■ What you are asked to do ■
Comb the records below for the string "from" and copy each line where it turns up.
* start *
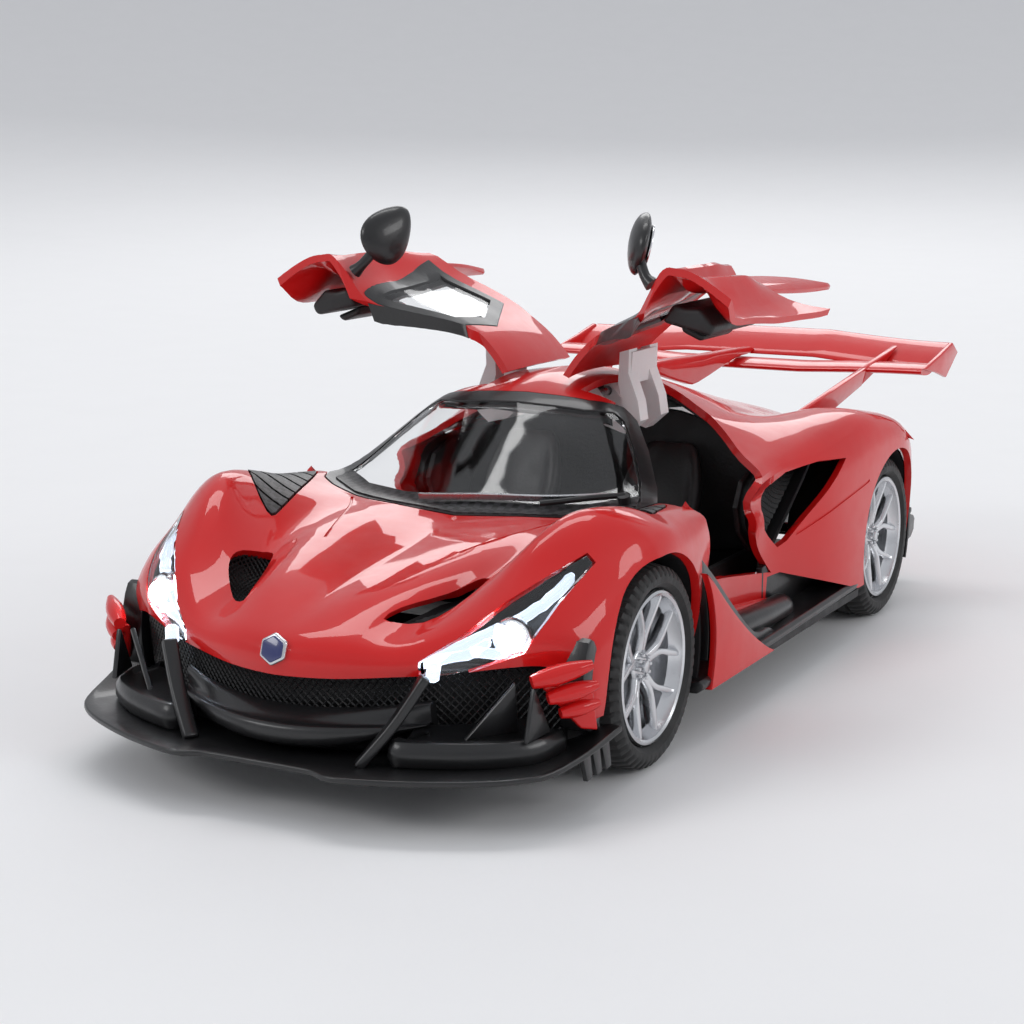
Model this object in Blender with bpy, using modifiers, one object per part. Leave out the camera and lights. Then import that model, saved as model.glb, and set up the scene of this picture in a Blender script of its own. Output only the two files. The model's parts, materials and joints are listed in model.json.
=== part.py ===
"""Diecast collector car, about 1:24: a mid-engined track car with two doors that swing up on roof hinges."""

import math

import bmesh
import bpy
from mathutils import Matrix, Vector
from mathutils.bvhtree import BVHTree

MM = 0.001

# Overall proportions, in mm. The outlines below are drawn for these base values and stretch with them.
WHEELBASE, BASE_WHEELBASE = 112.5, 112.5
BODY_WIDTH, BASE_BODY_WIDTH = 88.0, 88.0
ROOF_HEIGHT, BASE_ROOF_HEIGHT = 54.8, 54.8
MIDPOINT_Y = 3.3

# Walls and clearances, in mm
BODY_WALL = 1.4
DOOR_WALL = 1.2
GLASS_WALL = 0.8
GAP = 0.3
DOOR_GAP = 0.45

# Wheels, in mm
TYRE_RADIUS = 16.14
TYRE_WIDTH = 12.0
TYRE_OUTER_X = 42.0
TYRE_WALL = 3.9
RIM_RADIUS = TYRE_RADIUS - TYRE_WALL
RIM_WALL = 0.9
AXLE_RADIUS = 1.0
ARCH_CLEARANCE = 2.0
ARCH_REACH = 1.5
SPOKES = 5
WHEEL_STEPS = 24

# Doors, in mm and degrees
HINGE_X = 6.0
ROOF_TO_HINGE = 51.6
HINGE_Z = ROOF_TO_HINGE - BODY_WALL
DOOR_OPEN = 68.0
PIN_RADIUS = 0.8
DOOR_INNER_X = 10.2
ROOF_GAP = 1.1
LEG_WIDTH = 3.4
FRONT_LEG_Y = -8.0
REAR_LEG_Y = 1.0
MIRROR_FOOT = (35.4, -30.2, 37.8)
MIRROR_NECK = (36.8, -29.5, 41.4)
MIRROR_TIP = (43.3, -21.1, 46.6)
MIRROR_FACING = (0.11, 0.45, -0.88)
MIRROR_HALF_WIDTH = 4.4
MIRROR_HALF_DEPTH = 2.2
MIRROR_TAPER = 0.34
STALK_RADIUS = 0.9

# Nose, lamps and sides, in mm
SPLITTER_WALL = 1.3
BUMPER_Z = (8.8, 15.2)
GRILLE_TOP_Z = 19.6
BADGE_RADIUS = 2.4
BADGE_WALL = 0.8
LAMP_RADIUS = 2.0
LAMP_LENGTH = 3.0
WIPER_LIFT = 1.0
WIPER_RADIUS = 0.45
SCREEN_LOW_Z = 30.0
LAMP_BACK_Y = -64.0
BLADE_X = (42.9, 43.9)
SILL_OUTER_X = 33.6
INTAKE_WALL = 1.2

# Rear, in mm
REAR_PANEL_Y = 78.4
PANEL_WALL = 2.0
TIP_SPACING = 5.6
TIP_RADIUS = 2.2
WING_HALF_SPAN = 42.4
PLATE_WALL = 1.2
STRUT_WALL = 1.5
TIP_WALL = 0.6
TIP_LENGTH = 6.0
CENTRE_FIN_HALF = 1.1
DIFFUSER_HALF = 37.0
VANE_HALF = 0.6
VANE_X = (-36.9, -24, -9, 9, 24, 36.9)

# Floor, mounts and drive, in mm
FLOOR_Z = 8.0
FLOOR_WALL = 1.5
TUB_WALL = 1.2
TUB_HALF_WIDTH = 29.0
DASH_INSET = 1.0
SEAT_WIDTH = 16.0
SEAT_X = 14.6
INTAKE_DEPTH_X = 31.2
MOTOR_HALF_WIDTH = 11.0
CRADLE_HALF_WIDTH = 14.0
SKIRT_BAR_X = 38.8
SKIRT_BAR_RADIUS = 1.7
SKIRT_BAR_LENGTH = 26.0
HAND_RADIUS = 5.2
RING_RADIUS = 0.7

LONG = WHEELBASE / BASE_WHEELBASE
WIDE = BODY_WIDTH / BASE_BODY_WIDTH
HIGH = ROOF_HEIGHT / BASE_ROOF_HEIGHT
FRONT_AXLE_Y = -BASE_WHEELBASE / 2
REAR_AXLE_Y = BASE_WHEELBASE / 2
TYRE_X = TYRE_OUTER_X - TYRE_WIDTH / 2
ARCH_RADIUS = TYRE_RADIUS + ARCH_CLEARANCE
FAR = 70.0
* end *
* start *
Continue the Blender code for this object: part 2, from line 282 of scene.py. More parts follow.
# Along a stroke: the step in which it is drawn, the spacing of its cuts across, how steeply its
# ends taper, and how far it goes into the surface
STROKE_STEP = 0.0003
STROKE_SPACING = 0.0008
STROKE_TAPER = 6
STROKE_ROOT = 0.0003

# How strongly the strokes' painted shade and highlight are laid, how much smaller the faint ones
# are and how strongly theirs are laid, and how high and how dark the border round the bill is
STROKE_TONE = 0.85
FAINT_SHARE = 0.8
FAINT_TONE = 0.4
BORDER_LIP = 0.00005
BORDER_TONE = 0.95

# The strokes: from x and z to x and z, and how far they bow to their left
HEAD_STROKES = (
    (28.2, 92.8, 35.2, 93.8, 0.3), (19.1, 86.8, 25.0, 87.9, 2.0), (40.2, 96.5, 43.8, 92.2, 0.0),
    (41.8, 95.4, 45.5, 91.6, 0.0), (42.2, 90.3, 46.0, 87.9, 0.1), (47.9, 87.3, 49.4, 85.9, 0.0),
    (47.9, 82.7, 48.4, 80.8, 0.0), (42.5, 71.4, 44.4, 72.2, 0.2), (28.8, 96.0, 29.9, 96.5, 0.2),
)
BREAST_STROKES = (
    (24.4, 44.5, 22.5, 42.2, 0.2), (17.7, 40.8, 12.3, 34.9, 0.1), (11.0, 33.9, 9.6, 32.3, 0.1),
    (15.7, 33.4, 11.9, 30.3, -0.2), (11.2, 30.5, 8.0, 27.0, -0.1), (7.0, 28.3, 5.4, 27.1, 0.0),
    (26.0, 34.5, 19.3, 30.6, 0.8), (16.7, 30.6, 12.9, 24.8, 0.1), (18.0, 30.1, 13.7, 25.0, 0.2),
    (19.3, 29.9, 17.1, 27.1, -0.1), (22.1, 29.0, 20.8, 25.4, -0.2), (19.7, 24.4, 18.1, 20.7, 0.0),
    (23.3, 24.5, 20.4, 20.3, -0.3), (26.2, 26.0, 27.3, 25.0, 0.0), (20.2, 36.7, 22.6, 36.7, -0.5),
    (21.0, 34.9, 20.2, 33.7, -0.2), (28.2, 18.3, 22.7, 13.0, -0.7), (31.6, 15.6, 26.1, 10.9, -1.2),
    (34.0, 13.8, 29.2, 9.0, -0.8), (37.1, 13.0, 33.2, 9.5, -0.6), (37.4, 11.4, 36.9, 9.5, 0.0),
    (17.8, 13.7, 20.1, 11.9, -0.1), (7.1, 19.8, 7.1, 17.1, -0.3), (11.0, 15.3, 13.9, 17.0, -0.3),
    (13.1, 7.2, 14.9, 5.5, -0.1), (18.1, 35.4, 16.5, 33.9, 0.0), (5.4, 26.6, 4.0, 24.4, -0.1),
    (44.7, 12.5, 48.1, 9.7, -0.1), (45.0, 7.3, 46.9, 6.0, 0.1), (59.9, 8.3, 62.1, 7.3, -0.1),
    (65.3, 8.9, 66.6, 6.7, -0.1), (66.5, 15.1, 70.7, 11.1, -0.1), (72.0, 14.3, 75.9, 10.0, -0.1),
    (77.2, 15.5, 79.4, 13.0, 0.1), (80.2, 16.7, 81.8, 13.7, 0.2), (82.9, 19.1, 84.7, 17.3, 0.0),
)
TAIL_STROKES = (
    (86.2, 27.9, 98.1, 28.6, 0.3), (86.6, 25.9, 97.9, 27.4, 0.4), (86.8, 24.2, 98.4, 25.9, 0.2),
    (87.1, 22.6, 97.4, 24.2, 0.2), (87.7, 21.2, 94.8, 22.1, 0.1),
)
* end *
■ Answer to this problem ■
from mathutils import Matrix, Vector
from mathutils.bvhtree import BVHTree
Continue the Blender code for this object: part 2, from line 282 of scene.py. More parts follow.
# The strokes: from x and z to x and z, and how far they bow to their left